Centcom received $508 million for the current fiscal year, which ends Sept. 30, according to spokesman Max Blumenfeld. That money included $153 million for the Tampa headquarters and $355 million in war funding. The command lost $11 million in headquarters funding in the current fiscal as a result of automatic budget cuts known as sequestration, Blumenfeld said.
The command is seeking $164 million — the same it originally received last fiscal year — in the new budget, said Blumenfeld. Because of the uncertainty in Afghanistan, there is no projection for war funding, called “overseas contingency operations” funding by the Pentagon, he said. Because of the uncertainty, the Pentagon has held out a pool of $79 billion for all military war funding.
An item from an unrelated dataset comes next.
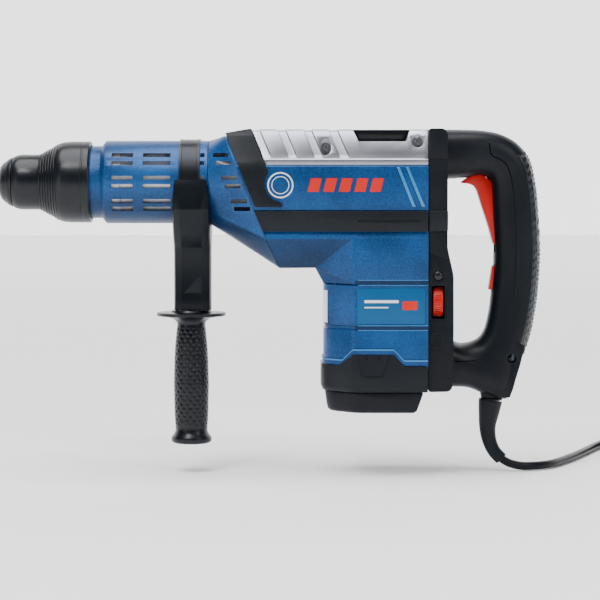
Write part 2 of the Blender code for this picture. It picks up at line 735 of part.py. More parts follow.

Currently, there are about 94,000 U.S. troops in the region, according to the statement, including about 33,600 in Afghanistan, according to the Pentagon.
The region has seen “a significant increase in ethno-sectarian violence” which is driving much of the instability, said Austin, especially the Sunni-Shia divide. But tensions between Arabs and Kurds, “which has worsened in Iraq,” as well as Arabs and Israelis, Pashtun and other groups in Afghanistan and Muslims and Hindus in Pakistan “are emotionally charged and will prove difficult to resolve.”
Austin’s 45-page posture statement lists his top 10 priorities, which include Afghanistan, preventing proliferation of weapons of mass destruction, countering “malign Iranian influence,” managing and containing “the potential consequences of the Syrian civil war and other ‘fault-line’ confrontations,” and defeating al-Qaida.